Work required – From the listing below, pull out all lines with "data" in them.

Supplied information –

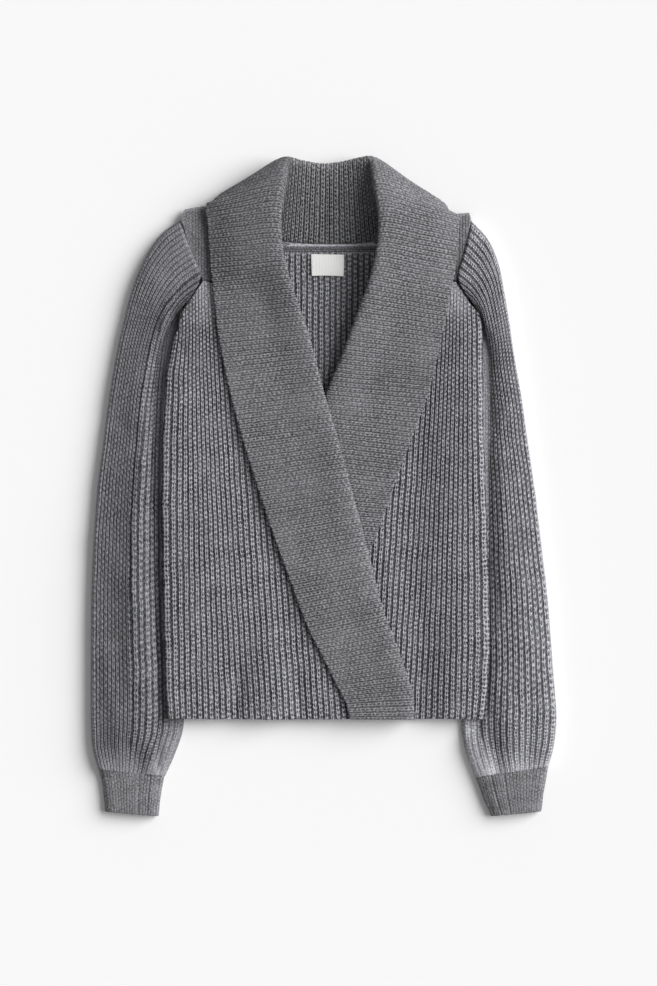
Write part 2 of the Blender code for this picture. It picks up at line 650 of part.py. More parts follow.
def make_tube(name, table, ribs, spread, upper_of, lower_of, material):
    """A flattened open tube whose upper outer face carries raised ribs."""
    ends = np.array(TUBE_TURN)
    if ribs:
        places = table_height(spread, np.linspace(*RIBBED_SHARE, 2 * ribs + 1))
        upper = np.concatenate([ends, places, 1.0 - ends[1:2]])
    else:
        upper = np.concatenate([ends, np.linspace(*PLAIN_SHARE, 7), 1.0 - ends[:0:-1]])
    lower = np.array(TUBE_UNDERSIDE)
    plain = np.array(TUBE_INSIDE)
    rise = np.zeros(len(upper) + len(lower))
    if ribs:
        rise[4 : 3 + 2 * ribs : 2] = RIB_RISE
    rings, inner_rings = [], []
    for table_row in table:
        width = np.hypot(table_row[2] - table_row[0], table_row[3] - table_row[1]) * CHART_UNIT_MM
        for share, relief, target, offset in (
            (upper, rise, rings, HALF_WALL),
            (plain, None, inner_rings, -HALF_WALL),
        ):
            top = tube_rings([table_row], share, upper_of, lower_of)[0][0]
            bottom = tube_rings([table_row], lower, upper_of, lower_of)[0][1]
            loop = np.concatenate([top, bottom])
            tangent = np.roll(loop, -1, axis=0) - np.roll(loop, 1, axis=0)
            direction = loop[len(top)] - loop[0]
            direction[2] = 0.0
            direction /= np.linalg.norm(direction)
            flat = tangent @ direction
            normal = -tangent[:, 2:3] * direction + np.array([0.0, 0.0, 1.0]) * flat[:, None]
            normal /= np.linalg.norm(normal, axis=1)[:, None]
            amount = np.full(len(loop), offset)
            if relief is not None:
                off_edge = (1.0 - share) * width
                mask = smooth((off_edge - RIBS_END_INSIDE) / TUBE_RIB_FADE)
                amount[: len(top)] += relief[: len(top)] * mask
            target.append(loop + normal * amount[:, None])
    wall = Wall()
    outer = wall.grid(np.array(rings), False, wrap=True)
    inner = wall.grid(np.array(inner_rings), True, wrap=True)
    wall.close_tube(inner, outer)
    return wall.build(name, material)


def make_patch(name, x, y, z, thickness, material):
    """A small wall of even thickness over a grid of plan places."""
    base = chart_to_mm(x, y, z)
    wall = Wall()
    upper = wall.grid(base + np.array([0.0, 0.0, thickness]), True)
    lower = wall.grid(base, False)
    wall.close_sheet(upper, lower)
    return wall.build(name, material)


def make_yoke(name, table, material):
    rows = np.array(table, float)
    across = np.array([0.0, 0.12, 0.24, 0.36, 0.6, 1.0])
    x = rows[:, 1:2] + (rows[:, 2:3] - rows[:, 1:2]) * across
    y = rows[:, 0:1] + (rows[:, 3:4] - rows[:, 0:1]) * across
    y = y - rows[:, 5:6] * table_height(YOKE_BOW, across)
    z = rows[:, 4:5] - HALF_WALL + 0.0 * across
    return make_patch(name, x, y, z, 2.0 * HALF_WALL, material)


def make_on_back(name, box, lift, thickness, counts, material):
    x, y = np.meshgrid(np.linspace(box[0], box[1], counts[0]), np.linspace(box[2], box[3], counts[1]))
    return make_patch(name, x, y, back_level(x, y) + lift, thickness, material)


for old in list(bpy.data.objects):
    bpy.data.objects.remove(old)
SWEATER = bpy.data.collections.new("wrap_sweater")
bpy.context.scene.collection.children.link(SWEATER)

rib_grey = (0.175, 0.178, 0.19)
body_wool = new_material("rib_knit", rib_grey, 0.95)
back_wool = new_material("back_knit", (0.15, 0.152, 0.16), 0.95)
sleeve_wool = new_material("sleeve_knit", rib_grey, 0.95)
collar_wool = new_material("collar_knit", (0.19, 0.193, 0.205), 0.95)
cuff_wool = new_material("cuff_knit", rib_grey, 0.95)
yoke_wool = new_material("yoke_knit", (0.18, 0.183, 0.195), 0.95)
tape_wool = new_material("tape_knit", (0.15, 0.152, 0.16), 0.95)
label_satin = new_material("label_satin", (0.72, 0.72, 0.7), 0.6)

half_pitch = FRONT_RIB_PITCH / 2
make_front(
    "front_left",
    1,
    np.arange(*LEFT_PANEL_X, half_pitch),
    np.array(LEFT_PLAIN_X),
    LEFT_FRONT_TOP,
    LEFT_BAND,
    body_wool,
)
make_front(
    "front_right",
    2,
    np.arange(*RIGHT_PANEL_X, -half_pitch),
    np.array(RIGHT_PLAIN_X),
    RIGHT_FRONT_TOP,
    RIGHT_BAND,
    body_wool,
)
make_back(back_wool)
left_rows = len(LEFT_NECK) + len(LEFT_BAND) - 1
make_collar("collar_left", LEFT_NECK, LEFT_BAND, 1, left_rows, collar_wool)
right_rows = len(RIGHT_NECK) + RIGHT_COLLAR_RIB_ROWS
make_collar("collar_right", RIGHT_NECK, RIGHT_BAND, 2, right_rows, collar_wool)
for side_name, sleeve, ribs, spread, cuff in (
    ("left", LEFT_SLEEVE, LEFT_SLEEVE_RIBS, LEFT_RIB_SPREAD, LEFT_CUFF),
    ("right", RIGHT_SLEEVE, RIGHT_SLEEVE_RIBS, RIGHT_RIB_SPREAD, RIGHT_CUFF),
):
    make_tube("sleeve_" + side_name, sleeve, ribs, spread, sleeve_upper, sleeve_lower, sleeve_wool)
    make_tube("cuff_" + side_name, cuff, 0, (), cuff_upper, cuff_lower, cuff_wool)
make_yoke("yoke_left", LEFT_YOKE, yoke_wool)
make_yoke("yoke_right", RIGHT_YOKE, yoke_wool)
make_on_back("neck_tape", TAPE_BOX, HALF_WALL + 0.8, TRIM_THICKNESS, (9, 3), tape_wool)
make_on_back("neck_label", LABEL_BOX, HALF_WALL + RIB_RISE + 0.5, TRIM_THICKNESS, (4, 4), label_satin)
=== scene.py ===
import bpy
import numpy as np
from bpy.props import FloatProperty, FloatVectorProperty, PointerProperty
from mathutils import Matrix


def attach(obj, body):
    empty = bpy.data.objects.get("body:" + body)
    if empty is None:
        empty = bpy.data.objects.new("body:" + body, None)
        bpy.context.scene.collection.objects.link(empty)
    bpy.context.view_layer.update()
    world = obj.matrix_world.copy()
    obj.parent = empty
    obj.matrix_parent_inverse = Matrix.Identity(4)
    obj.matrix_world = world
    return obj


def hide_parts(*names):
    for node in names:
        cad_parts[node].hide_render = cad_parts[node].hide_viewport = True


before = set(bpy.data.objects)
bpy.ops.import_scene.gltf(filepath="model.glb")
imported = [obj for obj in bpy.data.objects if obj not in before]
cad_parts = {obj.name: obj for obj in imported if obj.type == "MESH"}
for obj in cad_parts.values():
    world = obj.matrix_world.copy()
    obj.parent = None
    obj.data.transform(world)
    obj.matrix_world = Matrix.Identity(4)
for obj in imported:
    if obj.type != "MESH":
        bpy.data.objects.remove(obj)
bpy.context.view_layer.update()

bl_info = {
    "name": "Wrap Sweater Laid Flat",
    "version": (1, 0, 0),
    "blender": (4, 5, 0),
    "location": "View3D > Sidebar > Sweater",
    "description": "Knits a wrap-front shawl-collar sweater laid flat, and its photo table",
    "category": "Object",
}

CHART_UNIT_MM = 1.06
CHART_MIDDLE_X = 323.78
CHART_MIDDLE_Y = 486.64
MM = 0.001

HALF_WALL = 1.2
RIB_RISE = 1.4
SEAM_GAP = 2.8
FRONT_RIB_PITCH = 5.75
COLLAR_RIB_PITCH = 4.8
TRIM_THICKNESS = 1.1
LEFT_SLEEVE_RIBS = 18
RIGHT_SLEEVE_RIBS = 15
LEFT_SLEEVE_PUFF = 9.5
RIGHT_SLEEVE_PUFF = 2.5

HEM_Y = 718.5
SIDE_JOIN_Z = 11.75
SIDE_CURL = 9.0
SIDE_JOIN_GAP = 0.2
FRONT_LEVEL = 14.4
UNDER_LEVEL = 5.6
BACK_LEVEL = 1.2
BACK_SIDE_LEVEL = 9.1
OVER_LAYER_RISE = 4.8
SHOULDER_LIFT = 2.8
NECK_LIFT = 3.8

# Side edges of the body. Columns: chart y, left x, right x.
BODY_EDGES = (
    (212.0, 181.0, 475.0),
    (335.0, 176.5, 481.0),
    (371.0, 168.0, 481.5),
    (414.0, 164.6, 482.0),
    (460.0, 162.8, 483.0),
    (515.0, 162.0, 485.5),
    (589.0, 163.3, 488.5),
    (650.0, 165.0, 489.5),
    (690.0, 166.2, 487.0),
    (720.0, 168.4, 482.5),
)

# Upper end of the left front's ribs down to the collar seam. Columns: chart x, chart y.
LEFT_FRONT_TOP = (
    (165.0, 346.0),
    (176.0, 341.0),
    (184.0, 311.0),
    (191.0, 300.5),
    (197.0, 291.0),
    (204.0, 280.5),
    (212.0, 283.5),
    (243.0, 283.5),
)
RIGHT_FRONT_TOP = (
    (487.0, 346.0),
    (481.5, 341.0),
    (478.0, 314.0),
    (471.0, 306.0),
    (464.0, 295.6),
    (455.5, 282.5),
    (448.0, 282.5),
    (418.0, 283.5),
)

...

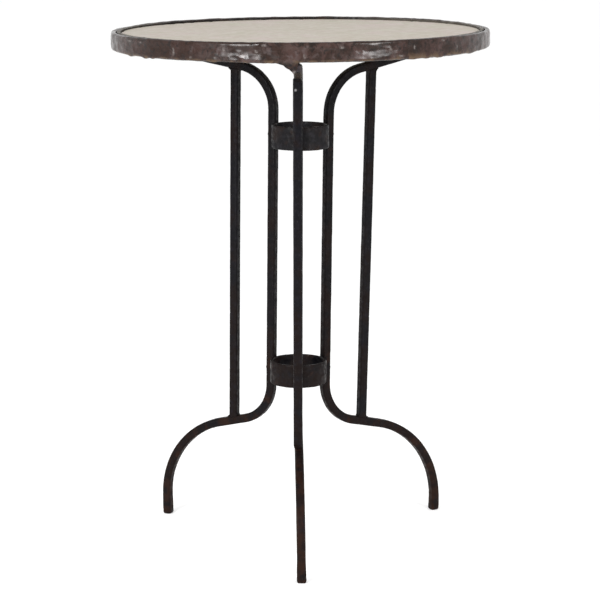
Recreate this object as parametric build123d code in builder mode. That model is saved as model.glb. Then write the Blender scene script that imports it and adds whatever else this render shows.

---

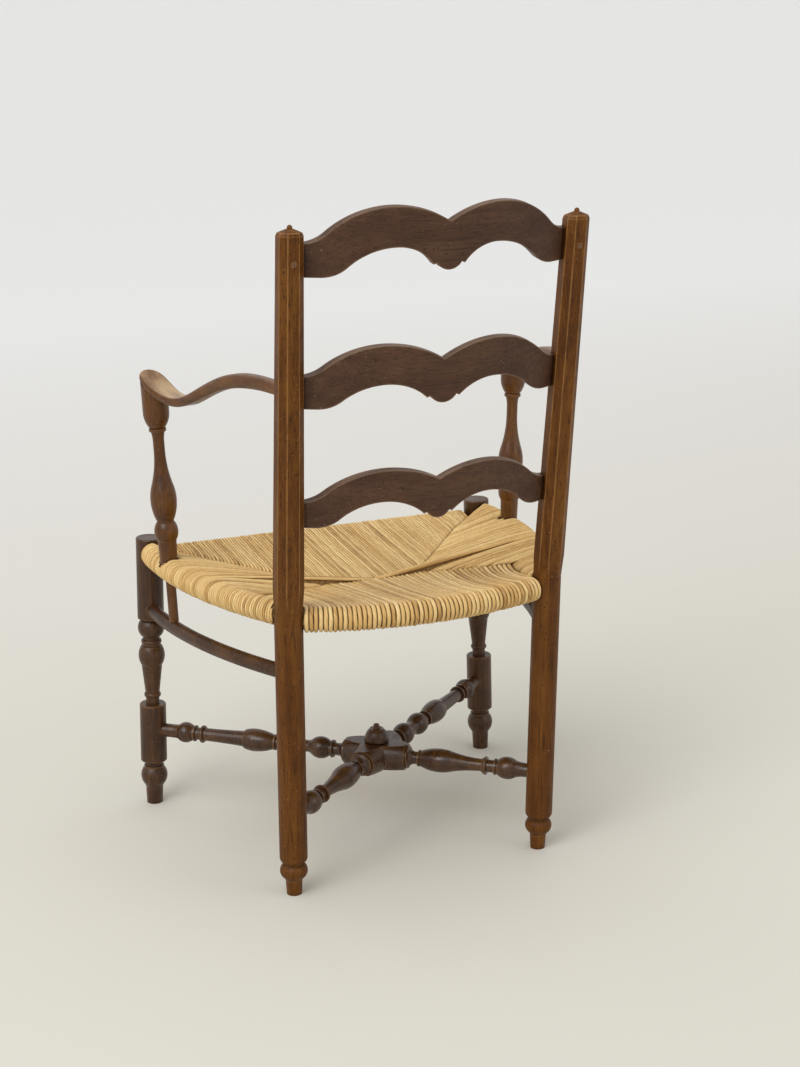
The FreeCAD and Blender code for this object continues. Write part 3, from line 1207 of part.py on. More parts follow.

Task solution –
for old in list(bpy.data.objects):
    bpy.data.objects.remove(old)
SWEATER = bpy.data.collections.new("wrap_sweater")
    empty = bpy.data.objects.get("body:" + body)
        empty = bpy.data.objects.new("body:" + body, None)
before = set(bpy.data.objects)
imported = [obj for obj in bpy.data.objects if obj not in before]
    obj.data.transform(world)
        bpy.data.objects.remove(obj)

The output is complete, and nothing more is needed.